Copy every line, leaving nothing out and adding nothing.
──────── SUPPLIED MATERIAL
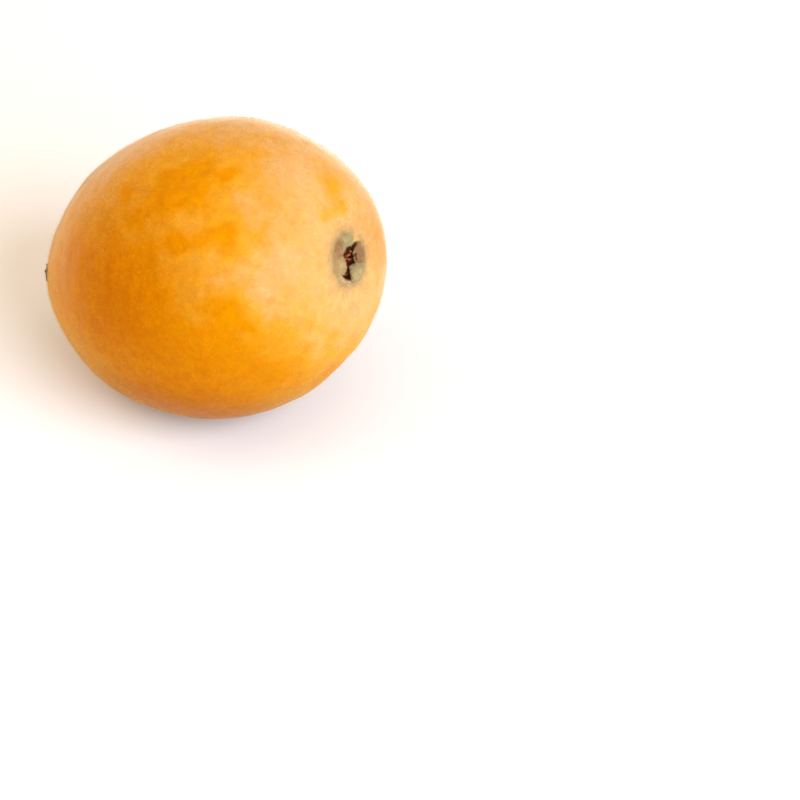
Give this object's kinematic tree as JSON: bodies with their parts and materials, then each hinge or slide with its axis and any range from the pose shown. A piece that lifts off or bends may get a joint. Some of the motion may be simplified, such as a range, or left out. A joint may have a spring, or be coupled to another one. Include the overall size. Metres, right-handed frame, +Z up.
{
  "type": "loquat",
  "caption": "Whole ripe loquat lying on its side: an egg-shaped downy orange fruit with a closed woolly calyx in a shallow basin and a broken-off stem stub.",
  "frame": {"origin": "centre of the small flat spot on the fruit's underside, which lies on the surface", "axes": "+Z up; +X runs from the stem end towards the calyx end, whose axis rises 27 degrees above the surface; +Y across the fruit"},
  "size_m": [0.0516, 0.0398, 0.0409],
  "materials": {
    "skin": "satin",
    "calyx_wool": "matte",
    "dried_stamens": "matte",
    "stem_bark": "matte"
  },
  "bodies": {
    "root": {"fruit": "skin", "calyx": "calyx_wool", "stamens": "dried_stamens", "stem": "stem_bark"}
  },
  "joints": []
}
────────────────
— THE REPLY —
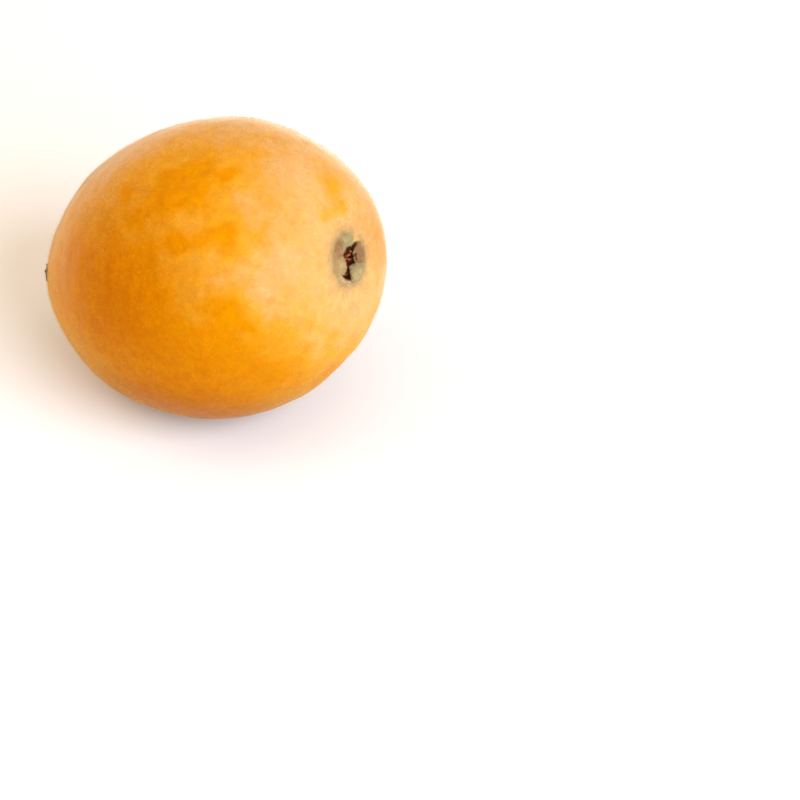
Give this object's kinematic tree as JSON: bodies with their parts and materials, then each hinge or slide with its axis and any range from the pose shown. A piece that lifts off or bends may get a joint. Some of the motion may be simplified, such as a range, or left out. A joint may have a spring, or be coupled to another one. Include the overall size. Metres, right-handed frame, +Z up.
{
  "type": "loquat",
  "caption": "Whole ripe loquat lying on its side: an egg-shaped downy orange fruit with a closed woolly calyx in a shallow basin and a broken-off stem stub.",
  "frame": {"origin": "centre of the small flat spot on the fruit's underside, which lies on the surface", "axes": "+Z up; +X runs from the stem end towards the calyx end, whose axis rises 27 degrees above the surface; +Y across the fruit"},
  "size_m": [0.0516, 0.0398, 0.0409],
  "materials": {
    "skin": "satin",
    "calyx_wool": "matte",
    "dried_stamens": "matte",
    "stem_bark": "matte"
  },
  "bodies": {
    "root": {"fruit": "skin", "calyx": "calyx_wool", "stamens": "dried_stamens", "stem": "stem_bark"}
  },
  "joints": []
}